| TASK PROMPT |
Lift out all lines below that contain "context".

| PROVIDED RECORDS |
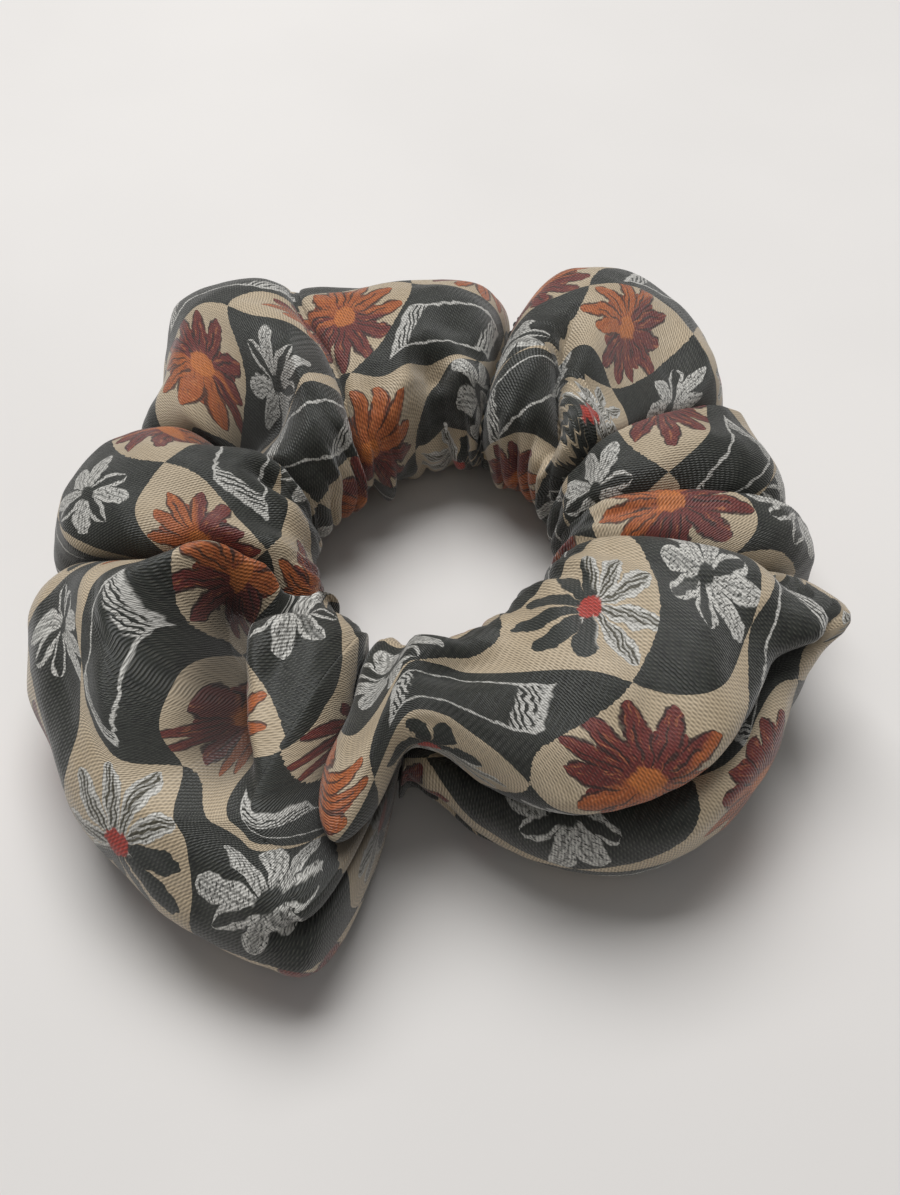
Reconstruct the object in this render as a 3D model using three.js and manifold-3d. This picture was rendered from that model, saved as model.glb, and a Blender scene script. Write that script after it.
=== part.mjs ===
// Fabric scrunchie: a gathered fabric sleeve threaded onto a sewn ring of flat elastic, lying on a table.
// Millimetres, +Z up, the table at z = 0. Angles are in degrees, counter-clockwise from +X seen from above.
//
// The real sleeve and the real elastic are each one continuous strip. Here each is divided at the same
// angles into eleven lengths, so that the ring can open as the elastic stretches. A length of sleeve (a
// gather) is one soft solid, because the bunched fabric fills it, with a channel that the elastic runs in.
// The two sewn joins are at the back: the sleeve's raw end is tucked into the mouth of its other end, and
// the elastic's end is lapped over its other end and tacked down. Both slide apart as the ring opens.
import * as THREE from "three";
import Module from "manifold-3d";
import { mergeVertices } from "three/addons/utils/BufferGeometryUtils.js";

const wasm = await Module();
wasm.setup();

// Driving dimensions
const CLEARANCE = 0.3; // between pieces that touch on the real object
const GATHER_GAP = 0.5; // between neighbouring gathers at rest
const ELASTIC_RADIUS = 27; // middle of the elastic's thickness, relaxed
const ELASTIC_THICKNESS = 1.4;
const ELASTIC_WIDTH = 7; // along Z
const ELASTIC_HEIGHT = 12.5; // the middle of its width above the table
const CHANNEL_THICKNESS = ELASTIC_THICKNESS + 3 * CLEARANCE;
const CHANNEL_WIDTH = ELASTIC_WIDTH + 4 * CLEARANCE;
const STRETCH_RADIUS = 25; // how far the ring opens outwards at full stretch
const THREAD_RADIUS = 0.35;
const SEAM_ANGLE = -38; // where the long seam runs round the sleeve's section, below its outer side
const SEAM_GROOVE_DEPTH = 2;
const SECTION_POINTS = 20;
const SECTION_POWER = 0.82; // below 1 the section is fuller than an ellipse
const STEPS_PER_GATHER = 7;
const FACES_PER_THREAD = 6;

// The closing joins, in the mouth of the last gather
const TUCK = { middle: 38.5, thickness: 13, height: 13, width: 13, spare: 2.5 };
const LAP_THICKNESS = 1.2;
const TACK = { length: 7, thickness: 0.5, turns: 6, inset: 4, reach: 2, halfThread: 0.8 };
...
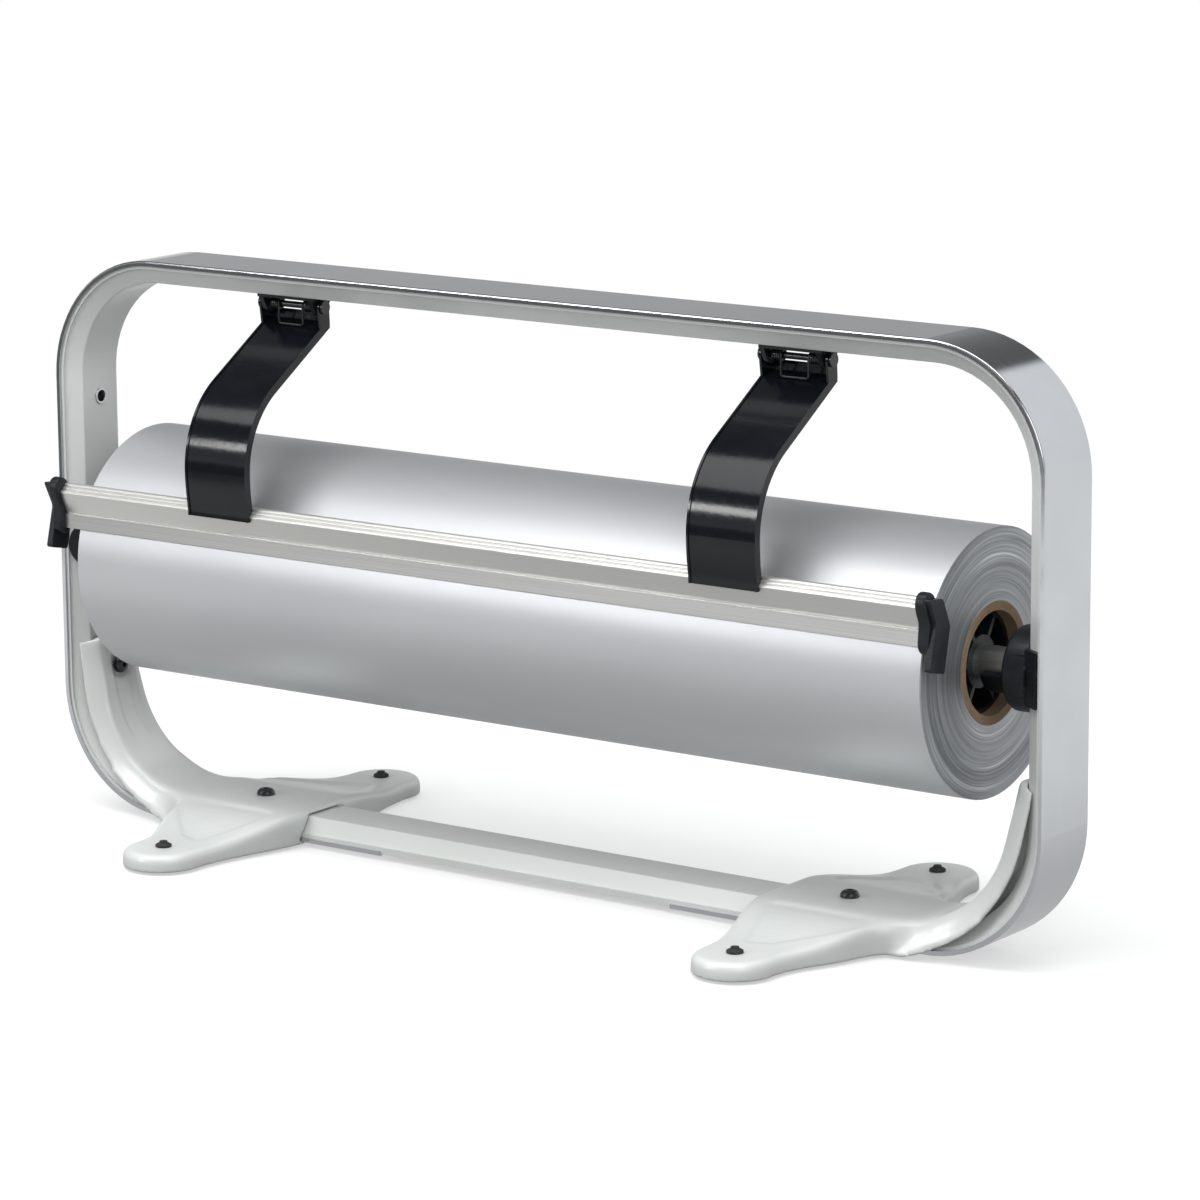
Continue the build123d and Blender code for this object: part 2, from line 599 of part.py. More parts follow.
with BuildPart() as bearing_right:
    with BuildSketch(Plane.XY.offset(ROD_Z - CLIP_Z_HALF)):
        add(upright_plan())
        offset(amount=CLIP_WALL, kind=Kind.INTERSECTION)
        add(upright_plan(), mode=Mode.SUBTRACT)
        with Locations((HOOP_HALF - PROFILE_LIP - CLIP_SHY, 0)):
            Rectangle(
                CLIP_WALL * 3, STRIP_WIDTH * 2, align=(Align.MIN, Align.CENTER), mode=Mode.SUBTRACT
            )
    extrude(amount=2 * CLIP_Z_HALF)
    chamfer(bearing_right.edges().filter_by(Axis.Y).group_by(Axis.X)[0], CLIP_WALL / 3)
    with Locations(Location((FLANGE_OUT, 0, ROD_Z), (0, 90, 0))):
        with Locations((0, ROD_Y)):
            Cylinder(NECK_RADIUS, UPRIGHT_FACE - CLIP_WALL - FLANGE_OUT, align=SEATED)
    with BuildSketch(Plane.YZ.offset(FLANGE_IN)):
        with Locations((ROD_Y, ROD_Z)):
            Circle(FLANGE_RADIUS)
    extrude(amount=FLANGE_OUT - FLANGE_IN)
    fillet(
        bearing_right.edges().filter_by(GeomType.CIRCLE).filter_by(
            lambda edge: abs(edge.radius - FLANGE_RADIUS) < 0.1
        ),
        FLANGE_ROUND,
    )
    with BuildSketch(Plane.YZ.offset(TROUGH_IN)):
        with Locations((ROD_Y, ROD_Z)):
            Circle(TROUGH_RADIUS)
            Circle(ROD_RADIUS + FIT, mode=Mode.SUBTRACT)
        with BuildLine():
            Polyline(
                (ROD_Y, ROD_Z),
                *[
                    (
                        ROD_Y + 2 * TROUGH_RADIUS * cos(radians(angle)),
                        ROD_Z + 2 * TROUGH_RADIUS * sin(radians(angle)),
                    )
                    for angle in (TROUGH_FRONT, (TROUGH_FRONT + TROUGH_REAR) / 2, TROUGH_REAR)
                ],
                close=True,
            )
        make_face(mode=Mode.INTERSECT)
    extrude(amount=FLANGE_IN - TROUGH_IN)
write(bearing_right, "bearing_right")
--
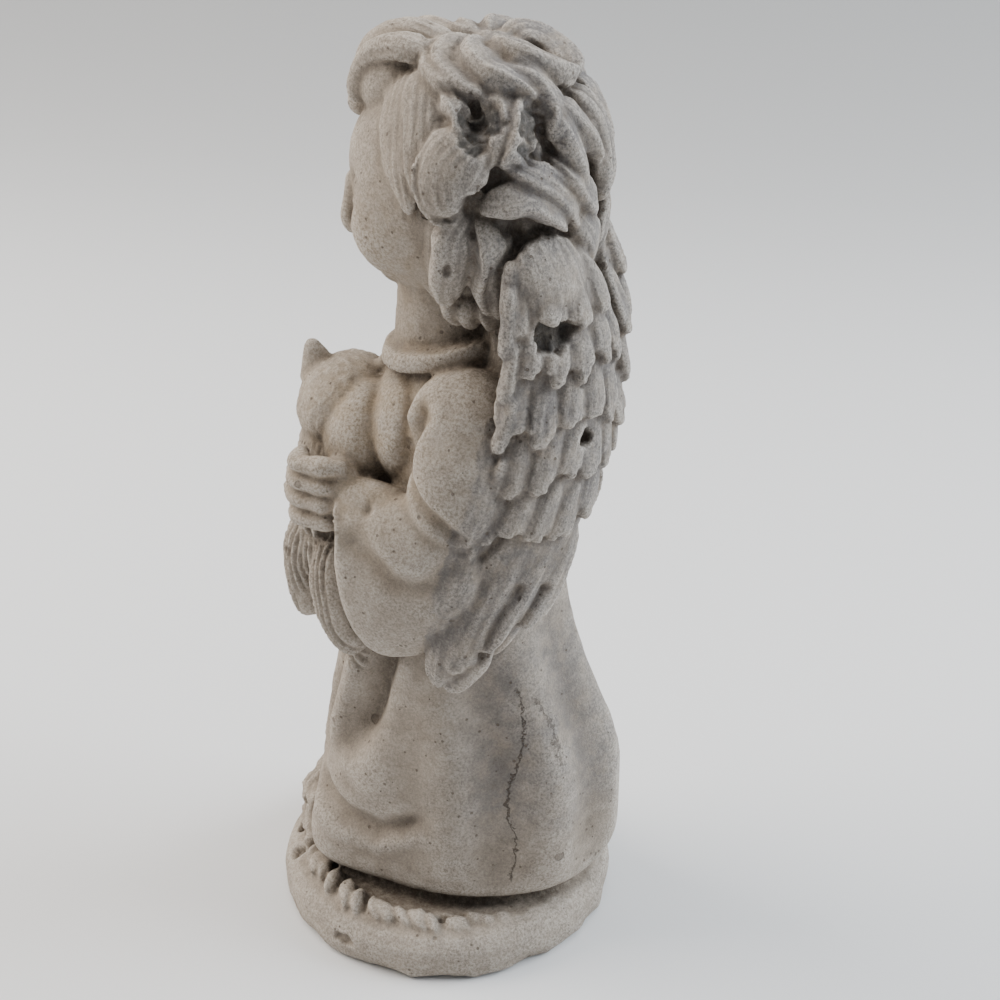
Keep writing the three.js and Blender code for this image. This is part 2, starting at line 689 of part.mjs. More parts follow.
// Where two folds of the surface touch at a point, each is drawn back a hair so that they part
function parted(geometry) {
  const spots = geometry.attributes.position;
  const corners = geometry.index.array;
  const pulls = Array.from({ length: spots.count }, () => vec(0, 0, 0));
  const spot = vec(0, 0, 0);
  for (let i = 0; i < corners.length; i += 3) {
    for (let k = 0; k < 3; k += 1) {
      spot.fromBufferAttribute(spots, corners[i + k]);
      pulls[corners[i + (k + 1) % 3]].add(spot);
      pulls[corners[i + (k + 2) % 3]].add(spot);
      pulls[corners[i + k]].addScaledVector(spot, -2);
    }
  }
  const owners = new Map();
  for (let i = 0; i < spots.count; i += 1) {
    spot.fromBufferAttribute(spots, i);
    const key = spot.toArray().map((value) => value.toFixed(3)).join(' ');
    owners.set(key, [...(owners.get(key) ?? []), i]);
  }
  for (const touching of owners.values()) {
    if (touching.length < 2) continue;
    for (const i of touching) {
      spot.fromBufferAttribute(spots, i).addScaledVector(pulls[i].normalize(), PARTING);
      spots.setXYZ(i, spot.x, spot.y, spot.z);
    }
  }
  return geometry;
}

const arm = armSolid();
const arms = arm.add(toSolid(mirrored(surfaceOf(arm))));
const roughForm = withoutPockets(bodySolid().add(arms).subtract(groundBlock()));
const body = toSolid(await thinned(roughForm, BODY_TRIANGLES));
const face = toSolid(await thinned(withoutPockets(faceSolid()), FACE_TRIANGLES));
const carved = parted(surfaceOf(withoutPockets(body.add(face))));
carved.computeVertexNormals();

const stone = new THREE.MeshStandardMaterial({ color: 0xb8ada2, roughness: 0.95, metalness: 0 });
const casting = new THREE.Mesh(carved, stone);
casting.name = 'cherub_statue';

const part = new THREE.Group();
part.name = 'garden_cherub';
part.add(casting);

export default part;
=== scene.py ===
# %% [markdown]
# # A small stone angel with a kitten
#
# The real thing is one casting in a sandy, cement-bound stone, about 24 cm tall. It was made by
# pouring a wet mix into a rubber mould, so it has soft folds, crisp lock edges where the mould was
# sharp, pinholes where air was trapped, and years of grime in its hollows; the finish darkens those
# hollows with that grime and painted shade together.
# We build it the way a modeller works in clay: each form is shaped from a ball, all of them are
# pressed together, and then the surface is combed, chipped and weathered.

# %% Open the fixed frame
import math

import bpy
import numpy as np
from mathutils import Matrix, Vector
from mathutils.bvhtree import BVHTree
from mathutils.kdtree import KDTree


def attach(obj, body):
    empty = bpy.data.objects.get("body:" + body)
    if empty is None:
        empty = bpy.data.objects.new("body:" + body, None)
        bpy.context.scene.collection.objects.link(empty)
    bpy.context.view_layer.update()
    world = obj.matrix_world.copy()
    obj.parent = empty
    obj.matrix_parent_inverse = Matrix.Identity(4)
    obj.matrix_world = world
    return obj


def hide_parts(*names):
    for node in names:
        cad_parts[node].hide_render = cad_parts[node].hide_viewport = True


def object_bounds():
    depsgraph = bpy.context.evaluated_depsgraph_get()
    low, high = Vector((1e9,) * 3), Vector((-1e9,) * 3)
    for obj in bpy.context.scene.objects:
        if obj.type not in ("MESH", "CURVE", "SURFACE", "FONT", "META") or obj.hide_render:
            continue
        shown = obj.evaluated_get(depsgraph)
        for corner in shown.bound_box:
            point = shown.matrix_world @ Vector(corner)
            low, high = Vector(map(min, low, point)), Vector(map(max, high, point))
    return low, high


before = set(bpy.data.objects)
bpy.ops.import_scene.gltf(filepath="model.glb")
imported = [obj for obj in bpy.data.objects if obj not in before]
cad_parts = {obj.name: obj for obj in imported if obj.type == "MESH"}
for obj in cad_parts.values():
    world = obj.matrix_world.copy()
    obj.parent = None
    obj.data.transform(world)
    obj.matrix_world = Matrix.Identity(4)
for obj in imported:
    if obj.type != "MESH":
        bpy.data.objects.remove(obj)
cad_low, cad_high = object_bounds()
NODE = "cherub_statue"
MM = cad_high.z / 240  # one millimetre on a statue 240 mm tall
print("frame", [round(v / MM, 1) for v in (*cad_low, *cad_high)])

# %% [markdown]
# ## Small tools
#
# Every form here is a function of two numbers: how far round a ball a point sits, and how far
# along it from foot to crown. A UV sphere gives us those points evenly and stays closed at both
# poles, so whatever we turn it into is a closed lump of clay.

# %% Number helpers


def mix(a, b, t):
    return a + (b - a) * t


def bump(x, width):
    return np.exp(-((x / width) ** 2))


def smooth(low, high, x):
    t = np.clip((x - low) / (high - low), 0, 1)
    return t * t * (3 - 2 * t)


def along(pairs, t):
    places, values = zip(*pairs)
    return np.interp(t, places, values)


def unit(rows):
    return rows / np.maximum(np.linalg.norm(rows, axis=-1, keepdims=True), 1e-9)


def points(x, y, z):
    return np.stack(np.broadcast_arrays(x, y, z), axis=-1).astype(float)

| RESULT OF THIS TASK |
        bpy.context.scene.collection.objects.link(empty)
    bpy.context.view_layer.update()
    depsgraph = bpy.context.evaluated_depsgraph_get()
    for obj in bpy.context.scene.objects:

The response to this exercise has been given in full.